創業60周年を迎えたキリン堂は、「100年企業」を目標に、既存ビジネスの確立と次世代モデルの研究をすすめている。今期は客数増加を狙いきめ細かい商品施策を実施し、コミュニケーションスキルとして血液検査サービスを全店導入した。さらに今後はインバウンド対策で得たノウハウを、ネットを含むアジア戦略へと振り向けていく。
次世代の事業モデルを構築
以下は寺西社長との一問一答の要旨である。
——創業60周年の歴史の重みをどう受け止めていますか。
寺西社長 長きに渡り存続できたことの感謝を噛みしめつつ、感謝を未来に向かってどのように形にしていくか、全社一丸で考え邁進していきたい。当社は創業者が第一線で経営を指揮する稀有な会社であり、創業からのDNAや魂をしっかり受け継ぎ、受け渡すことも大きな課題である。私自身は「100年企業」の土台をつくる創業者の気構えで、使命を果たしていきたい。そのためにも、今のビジネスをしっかりと磨き上げ、強固な経営基盤の上に、次世代の業態なり、新たなビジネスモデルを作り上げなければならない。
視点を変え、視野を広げる
——次世代のビジネスとはどのようなものですか。
寺西社長 業界の内から見れば多様なフォーマットに分かれるドラッグストアも、生活者から見れば大きな違いはなく、支持されるのは良いものを安く提供する店舗である。安さの追求は小売業の普遍的なテーマだが、その土台の上に、顧客起点の新たな方向性を導き、同質化競争を回避していく。

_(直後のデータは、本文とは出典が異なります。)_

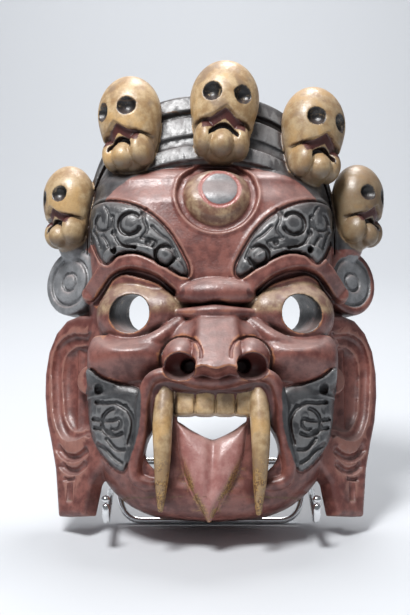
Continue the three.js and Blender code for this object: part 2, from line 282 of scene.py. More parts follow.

流通業は高度成長期以後に供給過多となり、価格競争に陥った。そして現在、訪日観光客の「爆買い」により、ブランド力の高い商品は供給不足が起きている。国内だけを見れば、少子高齢化や人口減でコモディティ市場の鈍化は避けられないが、視点を変え、視野を広げれば、まだまだ供給が足りない市場が存在している。
次世代の流通業は、再び供給側のパフォーマンスを高めることが重要になる。消費者側と供給側が対峙するのでなく、共存しながら、世界に目を向けていく時代が来た。欧米のチェーンストアに倣ったローコストオペレーションではなく、日本発の事業モデルの確立で、新たな可能性を見出したい。

客数増加の施策を再強化
——前期にスタートした中期3ヵ年計画の進捗状況を教えてください。
寺西社長 まずは経常利益率3%を目標に収益改善に取り組んでいる。安易に荒利益率を追求すると縮小均衡となるので、客数増加に向けた施策を強化している。売上にかかる数値をカテゴリーで分解し、シェアの向上を念頭に、客数を増やす様々なアプローチをおこなっている。
——取り組みの具体的な内容は。
寺西社長 約3年前に在庫効率の改善を目的に売場の容積率を下げ、結果的に売上高が低下した。これを反省し再度ゴンドラ本数を増やし、容積率の向上に努めている。増やした容積には、食品や衣料品などの戦略カテゴリーも充実している。戦略カテゴリーで客数や来店頻度を高め、買上点数、売上高を増やしていくストーリーだ。
——HBCのPB開発を強化していると聞きました。
寺西社長 「未病を形にする」というコンセプトでPBを開発しているが、未病に対する顧客の認知度はまだ高くない。開発力と同時に接客力も高め、専門性をアピールしていく。ただ、専門性の追求は確かに大事だが、そこに固執しないようにしたい。商品やサービスの内容に、ある程度の振り幅、遊びを持たせることが重要である。